Once we (and our clothes) were clean, we lay about on the thick, springy grass, reading and dozing, enjoying the happy sounds of a group of children being minded in the sports field below the camping ground. Then we went up through the hole in the fence to the Intermarché, which was dauntingly huge but not very well stocked for the things we needed (muesli and powdered milk).
On the way back past the tennis courts, we took two chairs and were sitting comfortably when two more cyclists arrived. It turned out that they were English and were not only fanatical cyclists, but also marathon runners. The man stripped off his shirt to reveal a little barrel chest and a skinny frame, but presumably it was all muscle. They too had been rained on for many days and were having a rest day tomorrow.
In due course we set off in search of dinner, leaving our English companions stirring something over a spirit stove.
The town looked dismal as we reached the main cross street (the D942), which was narrow and choked with trucks. Most of the shops were shut. We found the Amer-Doux in a side lane, but it was closed in the evenings.
Having walked a little way past the church to find our turn-off for tomorrow, we retreated to the only open bar that we could see, a sorry looking place, where we had apéritifs alone under the scowling gaze of the barwoman. She said that they did not serve meals but that there was a crêperie opposite.

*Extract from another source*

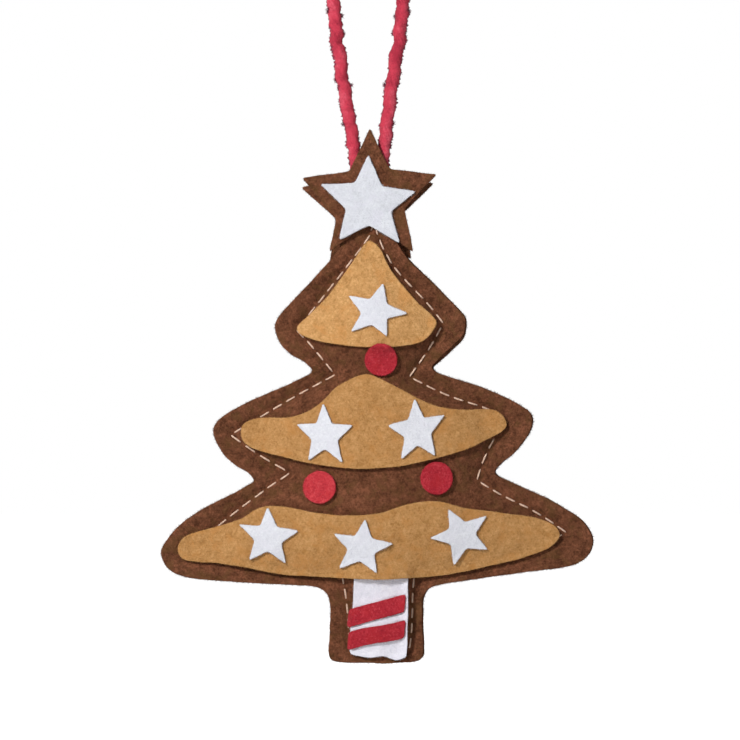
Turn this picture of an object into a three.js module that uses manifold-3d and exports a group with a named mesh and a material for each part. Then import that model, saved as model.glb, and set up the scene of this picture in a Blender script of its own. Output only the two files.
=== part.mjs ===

The crêperie did not look much better than the bar, but we had no choice so we went in. The first thing we came to was a gloomy covered area set with tables, probably a converted garage, but beside it, through a glass door, was a lighted room that looked more welcoming.
Although we were the first customers of the night, the tables filled up rapidly and later arrivals had to dine outside, including a troop of exhausted, mud-spattered boy scouts.
It was a lovely old room with exposed stonework and a vast fireplace. The walls were covered with tools and ornaments from Brittany, and there was a hand-written sign with the words ‘Deim mat!’ (the Breton equivalent of ‘Bon jour!’).
Keith was in despair because of his leg, fearing that he would not be able to keep going, and I had to go round to his side of the table and cradle his head to my bosom like a mother. But the food and the convivial atmosphere soon restored his spirits.
Brittany is the land of the crêpe, and even more, of the galette, a darker, coarser local version. We began our dinner with a large, shared salade auvergnate, with the characteristic combination of blue cheese and nuts, then had galettes. Keith’s was filled with cheese and ham, while mine had spinach and eggs and went by the name of “Popeye”.
Much restored in both body and soul, we strolled back to the camping ground, where the gates had been shut by some unseen hand, but not locked.
A camping car drove up at that moment, so I opened the gates out of common kindness to let them in. All the cyclists were fast asleep.